Shows on the proposed wireless station include:

  • ‘Nothing to See Here’, a discussion about why no football matches were played after Tuesday March 7th 2017
  • ‘Wenger: His Enduring Genius’ will broadcast from 0900Hrs to 1200 hrs every day, seven days per week. The 70th Minute will focus on some of his most tactically brilliant substitutions
  • ‘The Emirates: Home of Champions is a 52 week series exploring all the Premier League titles Arsenal would have won had it not been for Chelsea, Manchester City, Manchester United, Leicester City or Those Pesky Kids’ – narrated by Gerard Depardieu from the fantasy novel by the manager himself.

Other shows include Bayern? More like BOTTOM, an attempt to poke fun at Germany’s best side.

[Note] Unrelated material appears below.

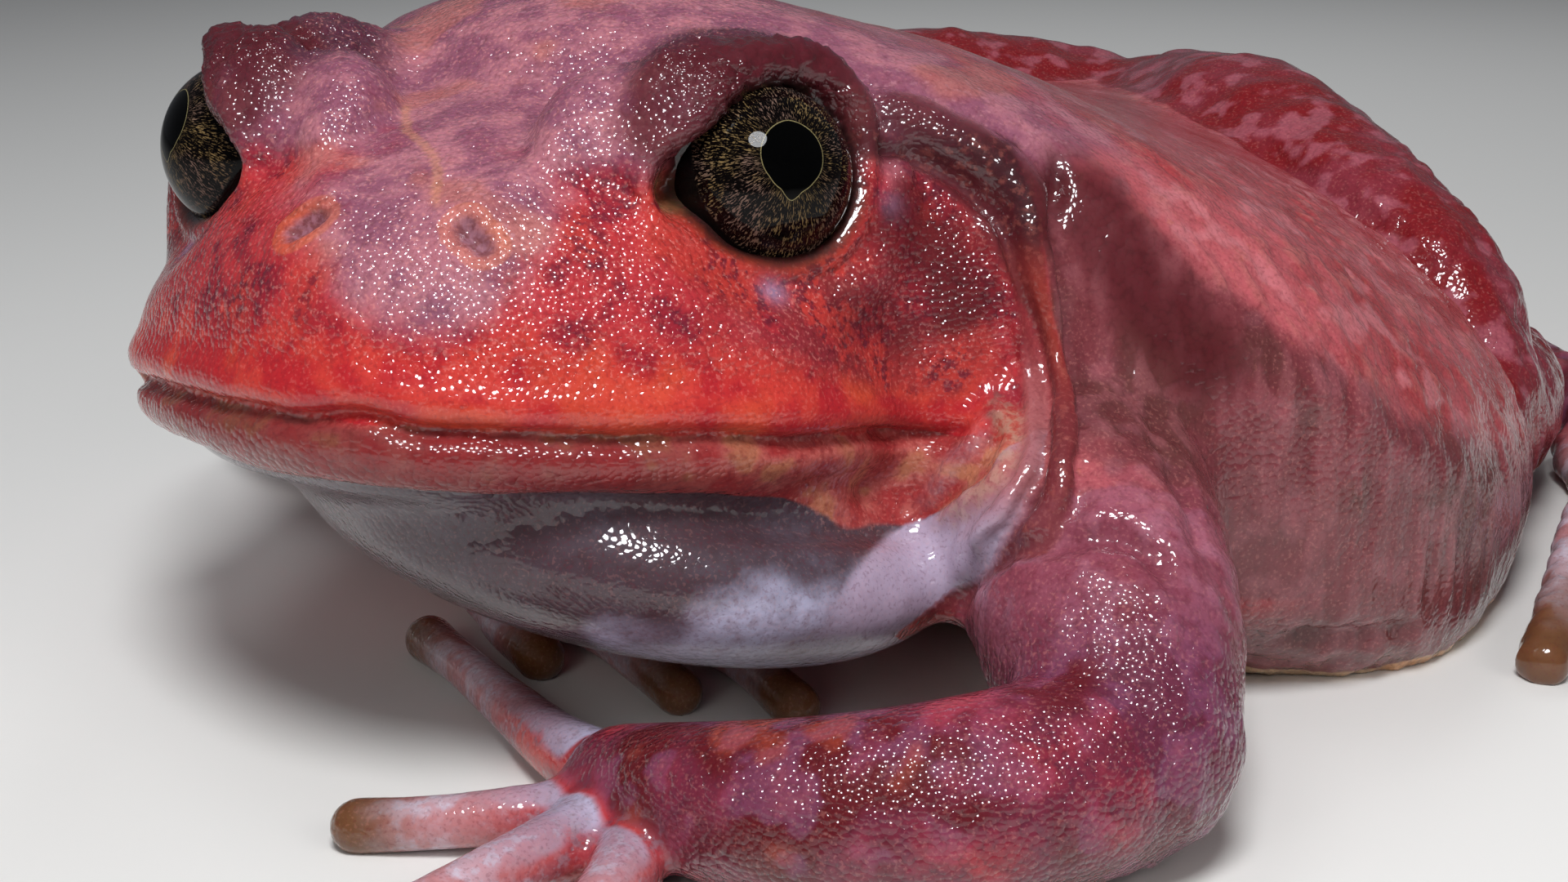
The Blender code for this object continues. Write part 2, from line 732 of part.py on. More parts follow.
def past_joint(rows, beyond=4.0, wider=1.4):
    """A bone's rows, run on past its joint and widened there."""
    bone = np.array(rows, float)
    step = bone[-1, :3] - bone[-2, :3]
    end = bone[-1, :3] + step / np.linalg.norm(step) * beyond
    last = (*bone[-1, :3], bone[-1, 3] + wider / 2)
    return (*(tuple(row) for row in bone[:-1]), last, (*end, bone[-1, 3] + wider))


def part_skin(skin):
    """Parts the whole skin into the head, the torso and the sections of the limbs."""
    pieces = {}
    for side, forearm, arm, shoulder in (
        ("left", LEFT_FOREARM, LEFT_ARM, SHOULDER_LEFT),
        ("right", RIGHT_FOREARM, RIGHT_ARM, SHOULDER_RIGHT),
    ):
        name = "forearm_" + side
        pieces[name] = part_off(skin, cell_pair(forearm[1:5]), name)
        name = "upper_arm_" + side
        pieces[name] = part_off(skin, cell_pair(past_joint((shoulder, *arm[2:]))), name)
    for side, turned in (("left", tuple), ("right", mirrored)):
        name = "shank_" + side
        pieces[name] = part_off(skin, cell_pair(turned(LEFT_SHANK)), name)
        name = "thigh_" + side
        pieces[name] = part_off(skin, cell_pair(past_joint(turned((THIGH_ROOT, *LEFT_THIGH[2:])))), name)
    pieces["head"] = part_off(skin, head_cell_pair(), "head")
    return pieces


def loose_ends(skin):
    """What is left of the skin: the torso, both hands and both feet."""
    work, found = bodies_of(skin)
    centres = []
    for group in found:
        corners = [vertex.co for face in group for vertex in face.verts]
        centres.append(sum(corners, Vector()) / len(corners) / MM)
    work.free()
    pieces = {}
    middles = {
        "hand_left": LEFT_FINGERS[1][0],
        "hand_right": RIGHT_FINGERS[1][0],
        "foot_left": LEFT_FOOT[2],
        "foot_right": mirrored(LEFT_FOOT)[2],
    }
    ranks = {"torso": 0}
    for name, middle in middles.items():
        spot = Vector(middle[:3])
        ranks[name] = min(range(1, len(centres)), key=lambda i: (centres[i] - spot).length)
    for name, rank in ranks.items():
        pieces[name] = copied(skin, name)
        keep_only(pieces[name], rank)
    bpy.data.objects.remove(skin)
    return pieces


def main():
    for thing in list(bpy.data.objects):
        bpy.data.objects.remove(thing)
    skin = build_skin()
    thin_out(skin)

    clay = bmesh.new()
    below = Matrix.Translation((0, 20, -10)) @ Matrix.Diagonal((200, 200, 20, 1))
    bmesh.ops.create_cube(clay, size=1.0, matrix=below)
    floor = clay_object("floor", clay)
    combine(skin, floor, "DIFFERENCE")
    bpy.data.objects.remove(floor)

    eyes = {}
    for side, name in ((1, "eye_left"), (-1, "eye_right")):
        clay = bmesh.new()
        add_ball(clay, eye_centre(side), (EYE_RADIUS + GAP,) * 3, detail=26)
        socket = clay_object("socket", clay)
        combine(skin, socket, "DIFFERENCE")
        bpy.data.objects.remove(socket)
        clay = bmesh.new()
        add_ball(clay, eye_centre(side), (EYE_RADIUS,) * 3, detail=24)
        eyes[name] = clay_object(name, clay)
    keep_only(skin, 0)

    pieces = part_skin(skin)
    pieces.update(loose_ends(skin))
    for name, thing in pieces.items():
        kind = name.replace("_left", "").replace("_right", "")
        finish(thing, name, SKINS[kind], SKIN_ROUGHNESS)
    for name, thing in eyes.items():
        finish(thing, name, EYE_COLOUR, EYE_ROUGHNESS)

    everything = {**pieces, **eyes}
    corners = np.concatenate([points_of(thing.data) for thing in everything.values()])
    low = corners.min(axis=0)
    high = corners.max(axis=0)
    shift = np.array([(low[0] + high[0]) / 2, (low[1] + high[1]) / 2, low[2]])
    for thing in everything.values():
        move_points(thing.data, points_of(thing.data) - shift)
    return everything, shift


if __name__ == "__main__":
    main()
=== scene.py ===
"""The looks of the tomato frog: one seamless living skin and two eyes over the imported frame."""

import math

import bmesh
import bpy
import numpy as np
from mathutils import Euler, Matrix, Vector
from mathutils.kdtree import KDTree


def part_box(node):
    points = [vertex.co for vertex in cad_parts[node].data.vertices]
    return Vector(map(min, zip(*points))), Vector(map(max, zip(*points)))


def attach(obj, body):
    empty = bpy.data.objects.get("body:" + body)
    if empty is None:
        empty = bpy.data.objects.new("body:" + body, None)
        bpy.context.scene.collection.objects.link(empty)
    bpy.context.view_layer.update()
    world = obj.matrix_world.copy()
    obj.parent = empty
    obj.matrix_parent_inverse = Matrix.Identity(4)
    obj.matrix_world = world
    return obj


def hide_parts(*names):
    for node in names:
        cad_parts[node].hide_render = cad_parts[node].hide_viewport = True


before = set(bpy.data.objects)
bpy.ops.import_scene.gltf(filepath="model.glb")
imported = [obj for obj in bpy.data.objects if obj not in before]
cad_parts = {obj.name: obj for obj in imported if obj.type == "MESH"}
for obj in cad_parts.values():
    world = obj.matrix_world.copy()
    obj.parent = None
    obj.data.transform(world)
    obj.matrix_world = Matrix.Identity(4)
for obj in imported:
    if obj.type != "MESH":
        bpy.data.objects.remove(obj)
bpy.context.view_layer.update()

MM = 0.001

# ---------------------------------------------------------------- sizes, in millimetres

LIP_NOTCH = (6, -21, 16.5)
HEAD_TURN = 16.0
HEAD_LIFT = 9.0
EYE_RADIUS = 3.55
EYE_CENTRE = (10.75, 11.4, 8.5)

BOTH = (1, -1)
RING_ANGLES = np.linspace(0, 2 * math.pi, 108, endpoint=False)
CORE_VOXEL = 0.8
SKIN_VOXEL = 0.22
# Pulls towards the neighbours' mean: the first pair keeps the form's size, the other fills it in.
EVEN_OUT = (0.5, -0.52)
FILL_IN = (0.6,)

HEAD_ROWS = (
    (0, 1.2, 2.6, 2, 2.4), (0.5, 3.2, 4.4, 2.8, 2.4), (1.4, 5.4, 5.9, 3.2, 2.4),
    (3, 8.2, 7.4, 3.5, 2.3), (5, 11, 8.7, 3.8, 2.1), (7.5, 13.6, 9.9, 4, 1.95),
    (10.5, 15.2, 11, 4.3, 1.85), (15, 16.4, 12.2, 4.9, 1.9), (20, 17.3, 13, 5.6, 2.1),
    (26, 17.8, 13.2, 6.5, 2.2), (32, 17, 12, 7, 2.2),
)
JAW_ROUND = 3.2
THROAT_CENTRE = (4.5, 14.4, -5.4)
THROAT_SIZE = (13.9, 11, 4.9)
THROAT_ROLL = 9.8
ORBIT_CENTRE = (8.8, 14, 9.1)
ORBIT_SIZE = (4.8, 5.6, 4.8)
DISH_TURN = 44.0
DISH_RISE = 14.0
DISH_DEPTH = 1.0
DISH_SLOPE = 0.45
DISH_REACH = 6.4
UPPER_LID = (
    (5.5, -0.6, 1.7, 0.4), (4.7, 0.7, 1.9, 0.6), (3.6, 1.9, 2, 0.75), (2.6, 3, 1.9, 0.85),
    (1.3, 3.8, 1.6, 0.9), (-0.2, 4.2, 1.3, 0.9), (-1.7, 4.2, 1.2, 0.85), (-3, 3.5, 1.2, 0.75),
    (-3.8, 2.4, 1.2, 0.65), (-4, 1, 1.2, 0.6), (-3.9, 0, 1.2, 0.55),
)
LOWER_LID = (
    (5.5, -0.6, 1.7, 0.4), (4.8, -2, 1.5, 0.45), (3.7, -3, 1.35, 0.5), (2.4, -3.5, 1.2, 0.5),
    (0.8, -3.8, 1.1, 0.55), (-1, -3.65, 1.1, 0.55), (-2.7, -2.8, 1.2, 0.55),
    (-3.6, -1.4, 1.3, 0.55), (-3.9, 0, 1.3, 0.5),
)
BROW = (
    (5, 1.5, 0.6, 0.95), (4.2, 2.6, 0.6, 1.4), (2.8, 3.5, 0.4, 1.5), (0.8, 3.9, 0.2, 1.25),
    (-1.4, 4, 0.1, 1.05), (-3.2, 3.5, 0, 0.9), (-4.2, 2.5, 0, 0.7),
)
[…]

‘Bottle: Why It’s Overrated’ is a discussion programme involving the entire first team from 2016-2017.

‘Fourth is Best If You Are More Stylish Than the Winners’ is a history programme featuring great sportsmen, women and teams who finished fourth but should have won if the world was a fairer place.

All this will be interspersed with sports radio recordings only from 1930–31, 1932–33, 1933–34, 1934–35, 1937–38, 1947–48, 1952–53, 1970–71, 1988–89, 1990–91, 1997–98, 2001–02 and 2003–04.

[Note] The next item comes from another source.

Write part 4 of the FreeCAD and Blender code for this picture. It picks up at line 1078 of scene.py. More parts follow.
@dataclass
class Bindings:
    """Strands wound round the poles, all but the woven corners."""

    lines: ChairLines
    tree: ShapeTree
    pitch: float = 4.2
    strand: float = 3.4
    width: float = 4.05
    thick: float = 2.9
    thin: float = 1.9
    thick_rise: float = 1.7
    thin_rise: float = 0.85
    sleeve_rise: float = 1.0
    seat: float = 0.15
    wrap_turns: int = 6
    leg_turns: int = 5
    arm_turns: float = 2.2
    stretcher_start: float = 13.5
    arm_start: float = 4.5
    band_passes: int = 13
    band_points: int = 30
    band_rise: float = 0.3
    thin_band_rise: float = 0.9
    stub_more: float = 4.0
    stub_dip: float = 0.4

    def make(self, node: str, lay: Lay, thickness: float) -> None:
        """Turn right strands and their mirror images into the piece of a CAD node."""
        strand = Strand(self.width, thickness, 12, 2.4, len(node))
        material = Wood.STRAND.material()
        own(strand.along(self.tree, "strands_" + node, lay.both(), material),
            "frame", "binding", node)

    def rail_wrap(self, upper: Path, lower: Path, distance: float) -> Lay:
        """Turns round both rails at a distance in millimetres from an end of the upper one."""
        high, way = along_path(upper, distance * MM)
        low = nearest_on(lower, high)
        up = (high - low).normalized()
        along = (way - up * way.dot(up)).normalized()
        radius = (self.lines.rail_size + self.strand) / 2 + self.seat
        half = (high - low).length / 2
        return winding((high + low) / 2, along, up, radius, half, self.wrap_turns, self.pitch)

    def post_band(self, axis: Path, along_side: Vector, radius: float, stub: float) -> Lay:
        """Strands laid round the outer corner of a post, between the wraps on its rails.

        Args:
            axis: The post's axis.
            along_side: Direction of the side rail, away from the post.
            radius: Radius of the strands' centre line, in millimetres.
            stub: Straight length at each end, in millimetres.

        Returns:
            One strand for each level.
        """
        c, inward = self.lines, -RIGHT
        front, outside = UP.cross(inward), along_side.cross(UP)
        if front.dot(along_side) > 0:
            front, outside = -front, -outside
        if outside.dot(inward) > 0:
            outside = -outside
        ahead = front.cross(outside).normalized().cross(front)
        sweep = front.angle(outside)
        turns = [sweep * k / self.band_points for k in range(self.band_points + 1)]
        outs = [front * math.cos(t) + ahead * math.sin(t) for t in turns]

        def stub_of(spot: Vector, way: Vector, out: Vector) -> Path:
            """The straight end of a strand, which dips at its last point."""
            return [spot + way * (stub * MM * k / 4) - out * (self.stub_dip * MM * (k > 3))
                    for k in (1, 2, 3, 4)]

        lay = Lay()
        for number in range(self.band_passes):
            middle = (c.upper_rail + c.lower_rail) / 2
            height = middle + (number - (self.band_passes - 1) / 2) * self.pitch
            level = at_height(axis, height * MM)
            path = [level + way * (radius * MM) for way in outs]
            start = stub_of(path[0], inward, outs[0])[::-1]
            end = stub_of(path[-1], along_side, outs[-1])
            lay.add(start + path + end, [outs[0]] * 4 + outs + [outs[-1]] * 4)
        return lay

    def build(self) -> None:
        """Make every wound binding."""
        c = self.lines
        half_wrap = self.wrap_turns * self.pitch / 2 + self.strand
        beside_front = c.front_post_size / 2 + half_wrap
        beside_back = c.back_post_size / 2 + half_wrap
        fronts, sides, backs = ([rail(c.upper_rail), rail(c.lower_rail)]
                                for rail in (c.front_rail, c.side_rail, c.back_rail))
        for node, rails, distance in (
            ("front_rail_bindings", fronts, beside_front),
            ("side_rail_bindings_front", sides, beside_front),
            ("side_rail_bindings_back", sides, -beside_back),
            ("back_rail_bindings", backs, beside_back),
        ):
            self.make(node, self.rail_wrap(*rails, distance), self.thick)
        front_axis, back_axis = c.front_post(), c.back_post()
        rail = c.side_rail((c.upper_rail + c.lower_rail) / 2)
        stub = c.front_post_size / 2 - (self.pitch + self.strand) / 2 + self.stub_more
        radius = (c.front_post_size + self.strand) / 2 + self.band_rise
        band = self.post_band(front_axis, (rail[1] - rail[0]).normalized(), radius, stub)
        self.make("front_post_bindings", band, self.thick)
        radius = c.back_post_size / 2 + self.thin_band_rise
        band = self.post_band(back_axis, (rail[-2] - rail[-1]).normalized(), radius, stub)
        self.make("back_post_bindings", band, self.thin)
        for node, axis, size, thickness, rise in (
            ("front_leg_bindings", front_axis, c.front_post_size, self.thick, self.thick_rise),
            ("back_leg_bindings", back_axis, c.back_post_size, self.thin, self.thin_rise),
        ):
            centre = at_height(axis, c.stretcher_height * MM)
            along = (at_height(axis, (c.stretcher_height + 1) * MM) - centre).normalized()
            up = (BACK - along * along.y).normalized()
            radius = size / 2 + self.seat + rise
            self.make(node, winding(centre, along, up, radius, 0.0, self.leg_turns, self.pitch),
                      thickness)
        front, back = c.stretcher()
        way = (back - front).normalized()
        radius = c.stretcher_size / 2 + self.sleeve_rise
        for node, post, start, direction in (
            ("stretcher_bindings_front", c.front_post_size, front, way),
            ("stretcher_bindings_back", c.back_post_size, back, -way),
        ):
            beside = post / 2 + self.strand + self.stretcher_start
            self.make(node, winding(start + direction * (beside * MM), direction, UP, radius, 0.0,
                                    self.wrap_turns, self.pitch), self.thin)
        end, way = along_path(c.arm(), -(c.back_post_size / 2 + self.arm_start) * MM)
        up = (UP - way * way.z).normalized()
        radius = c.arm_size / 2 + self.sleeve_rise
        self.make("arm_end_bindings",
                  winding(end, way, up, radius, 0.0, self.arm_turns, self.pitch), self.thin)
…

There is a new comedy character being developed for the station, a kind of mascot, if you will. He is based on Mr. Lucas’s android creation from his HG Wells type talkies Star Wars. The new character is called R2-10-2.

R2-10-2 is a hapless little robot. He huffs and puffs and bleeps and bloops but to not very much effect. He is supposedly a combat robot but can only beat inferior robots. He has trouble beating his contemporaries, his equals, and those whom he really should be defeating once in a while.

He invariably loses these battles, but by virtue of beating weaker robots he somehow retains his sub-excellent status. He is not a bad robot, but he is not the best. He’ll have his own show from the start of the station until he snaps his robot hamstring four weeks in.

Let us hope that none of the above is necessary. We have a dozen league games left. The countdown starts now.